- [Objective]
Look through the listing for the word "parts". Copy each line that has it.
··· Data for this exercise
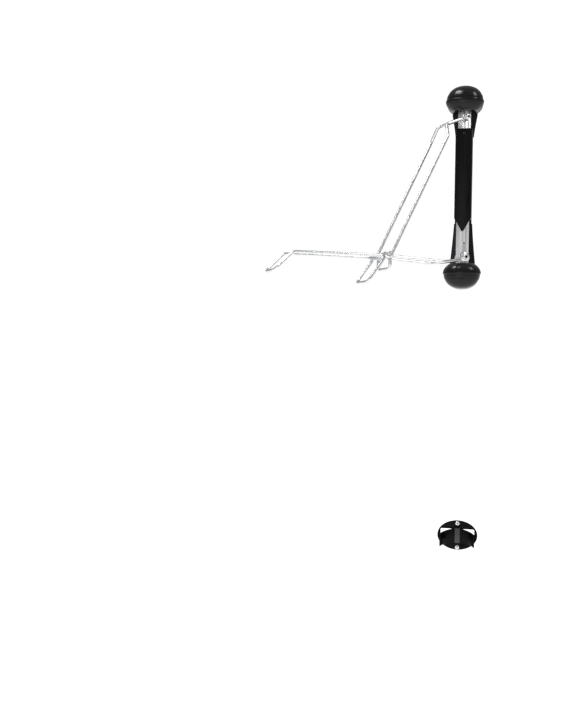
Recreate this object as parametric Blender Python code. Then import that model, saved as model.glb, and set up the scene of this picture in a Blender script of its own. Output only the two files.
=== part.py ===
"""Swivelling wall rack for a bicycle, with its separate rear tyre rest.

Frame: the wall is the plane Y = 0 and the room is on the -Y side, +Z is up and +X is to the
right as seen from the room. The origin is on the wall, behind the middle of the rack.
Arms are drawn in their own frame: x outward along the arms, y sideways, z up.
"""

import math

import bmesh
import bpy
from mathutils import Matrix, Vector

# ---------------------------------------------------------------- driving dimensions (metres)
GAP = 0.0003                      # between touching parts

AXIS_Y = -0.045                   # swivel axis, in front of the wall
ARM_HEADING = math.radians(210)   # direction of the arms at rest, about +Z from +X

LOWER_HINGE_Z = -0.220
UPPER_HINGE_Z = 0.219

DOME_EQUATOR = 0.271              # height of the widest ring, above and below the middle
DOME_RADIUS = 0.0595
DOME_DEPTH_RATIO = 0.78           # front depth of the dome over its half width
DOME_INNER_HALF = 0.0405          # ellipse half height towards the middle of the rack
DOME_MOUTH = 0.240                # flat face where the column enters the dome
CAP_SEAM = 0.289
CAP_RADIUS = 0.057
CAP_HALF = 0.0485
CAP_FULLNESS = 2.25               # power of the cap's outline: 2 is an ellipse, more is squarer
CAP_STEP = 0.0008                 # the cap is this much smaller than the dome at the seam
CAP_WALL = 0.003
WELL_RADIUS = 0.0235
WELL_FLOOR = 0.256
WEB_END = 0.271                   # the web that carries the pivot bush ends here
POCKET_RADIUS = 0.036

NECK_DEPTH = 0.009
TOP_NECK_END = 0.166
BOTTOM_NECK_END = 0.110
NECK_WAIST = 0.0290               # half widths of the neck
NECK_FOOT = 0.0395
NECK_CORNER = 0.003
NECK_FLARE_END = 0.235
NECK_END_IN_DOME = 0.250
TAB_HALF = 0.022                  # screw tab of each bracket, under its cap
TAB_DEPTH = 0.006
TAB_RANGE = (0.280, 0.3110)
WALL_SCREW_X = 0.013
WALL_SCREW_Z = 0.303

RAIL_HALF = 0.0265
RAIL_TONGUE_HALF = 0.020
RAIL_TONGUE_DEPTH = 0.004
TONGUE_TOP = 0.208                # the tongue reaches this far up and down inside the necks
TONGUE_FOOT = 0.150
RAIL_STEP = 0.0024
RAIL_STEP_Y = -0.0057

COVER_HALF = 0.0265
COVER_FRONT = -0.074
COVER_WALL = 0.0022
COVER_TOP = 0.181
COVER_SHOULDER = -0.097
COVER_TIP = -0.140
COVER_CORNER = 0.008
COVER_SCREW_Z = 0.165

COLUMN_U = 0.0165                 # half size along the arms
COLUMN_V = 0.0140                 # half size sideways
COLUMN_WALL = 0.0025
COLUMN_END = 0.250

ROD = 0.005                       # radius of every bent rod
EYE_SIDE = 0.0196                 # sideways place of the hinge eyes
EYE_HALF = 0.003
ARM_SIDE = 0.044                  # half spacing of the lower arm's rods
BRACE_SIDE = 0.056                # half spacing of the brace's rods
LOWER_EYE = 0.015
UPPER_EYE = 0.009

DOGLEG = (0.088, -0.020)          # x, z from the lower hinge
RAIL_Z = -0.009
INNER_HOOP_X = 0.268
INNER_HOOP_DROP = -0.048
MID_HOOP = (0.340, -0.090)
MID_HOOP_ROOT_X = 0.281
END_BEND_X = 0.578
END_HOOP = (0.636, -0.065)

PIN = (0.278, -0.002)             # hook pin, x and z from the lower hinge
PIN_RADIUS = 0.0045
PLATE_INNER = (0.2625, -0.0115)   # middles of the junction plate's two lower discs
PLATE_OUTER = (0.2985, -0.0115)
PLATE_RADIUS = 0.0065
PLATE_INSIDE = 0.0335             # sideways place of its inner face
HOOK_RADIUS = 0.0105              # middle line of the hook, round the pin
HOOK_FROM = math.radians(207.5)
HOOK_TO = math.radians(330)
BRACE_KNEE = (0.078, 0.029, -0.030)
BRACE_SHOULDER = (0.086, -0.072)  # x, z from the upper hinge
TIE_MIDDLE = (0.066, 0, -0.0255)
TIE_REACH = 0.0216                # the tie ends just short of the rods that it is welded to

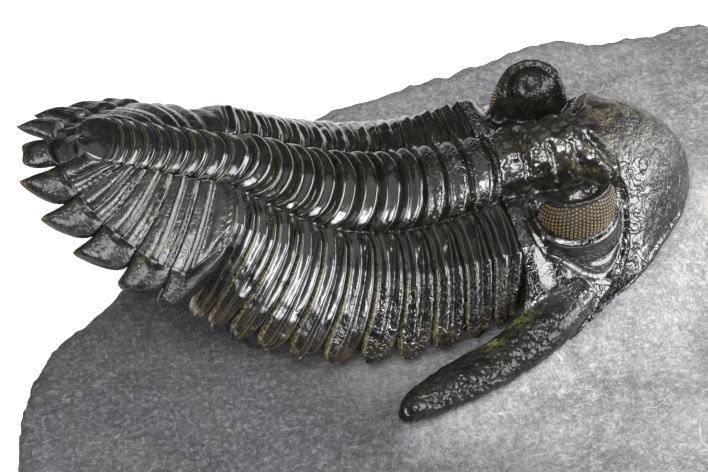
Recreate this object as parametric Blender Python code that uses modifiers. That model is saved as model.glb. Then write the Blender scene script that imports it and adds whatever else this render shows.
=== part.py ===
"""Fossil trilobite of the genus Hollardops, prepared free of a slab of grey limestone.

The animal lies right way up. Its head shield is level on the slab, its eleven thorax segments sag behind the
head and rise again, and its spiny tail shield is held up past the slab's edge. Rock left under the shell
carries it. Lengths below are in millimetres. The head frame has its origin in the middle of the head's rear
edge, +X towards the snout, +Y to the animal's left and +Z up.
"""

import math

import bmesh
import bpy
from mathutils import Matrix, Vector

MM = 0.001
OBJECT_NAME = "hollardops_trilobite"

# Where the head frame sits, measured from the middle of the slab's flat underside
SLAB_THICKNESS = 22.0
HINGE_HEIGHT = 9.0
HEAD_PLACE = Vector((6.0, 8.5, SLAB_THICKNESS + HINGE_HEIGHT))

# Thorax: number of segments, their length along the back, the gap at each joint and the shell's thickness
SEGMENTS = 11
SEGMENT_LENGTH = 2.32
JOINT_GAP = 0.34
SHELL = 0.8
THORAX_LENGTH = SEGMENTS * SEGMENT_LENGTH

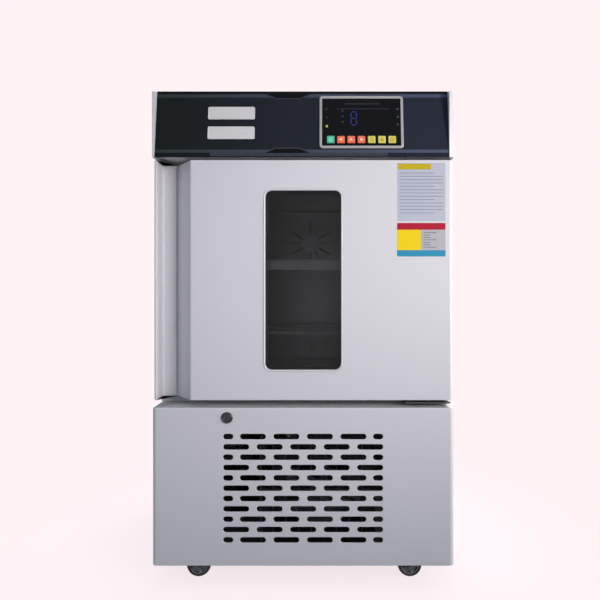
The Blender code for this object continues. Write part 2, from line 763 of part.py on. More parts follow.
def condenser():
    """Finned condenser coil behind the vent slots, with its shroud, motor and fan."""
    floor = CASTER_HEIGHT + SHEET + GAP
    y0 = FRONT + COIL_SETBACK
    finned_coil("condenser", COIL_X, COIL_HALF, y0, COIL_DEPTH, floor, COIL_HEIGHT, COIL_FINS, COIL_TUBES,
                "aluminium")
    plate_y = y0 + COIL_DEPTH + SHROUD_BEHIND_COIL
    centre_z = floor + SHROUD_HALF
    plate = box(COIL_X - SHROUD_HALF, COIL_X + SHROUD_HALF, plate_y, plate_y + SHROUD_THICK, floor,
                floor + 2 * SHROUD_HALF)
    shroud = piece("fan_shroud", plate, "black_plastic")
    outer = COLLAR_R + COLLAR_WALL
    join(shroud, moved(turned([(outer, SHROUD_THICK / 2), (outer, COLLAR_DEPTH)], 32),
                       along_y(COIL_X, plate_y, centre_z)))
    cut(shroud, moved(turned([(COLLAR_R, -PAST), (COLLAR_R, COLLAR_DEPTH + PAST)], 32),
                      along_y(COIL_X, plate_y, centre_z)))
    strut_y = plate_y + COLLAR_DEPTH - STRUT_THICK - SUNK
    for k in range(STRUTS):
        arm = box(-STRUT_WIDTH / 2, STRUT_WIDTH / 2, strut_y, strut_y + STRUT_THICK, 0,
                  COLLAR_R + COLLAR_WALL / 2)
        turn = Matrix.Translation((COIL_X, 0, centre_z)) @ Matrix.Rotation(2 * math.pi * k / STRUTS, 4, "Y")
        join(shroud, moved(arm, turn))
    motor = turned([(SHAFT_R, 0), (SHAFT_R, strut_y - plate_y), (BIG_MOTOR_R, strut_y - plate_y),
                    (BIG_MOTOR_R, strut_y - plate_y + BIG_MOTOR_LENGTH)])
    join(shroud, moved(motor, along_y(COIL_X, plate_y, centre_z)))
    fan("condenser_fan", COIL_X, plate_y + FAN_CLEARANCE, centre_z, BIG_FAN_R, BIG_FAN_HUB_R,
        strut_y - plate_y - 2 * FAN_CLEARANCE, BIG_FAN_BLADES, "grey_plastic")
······
- [Reply to the exercise]
GAP = 0.0003                      # between touching parts
The Blender code for this object continues. Write part 2, from line 763 of part.py on. More parts follow.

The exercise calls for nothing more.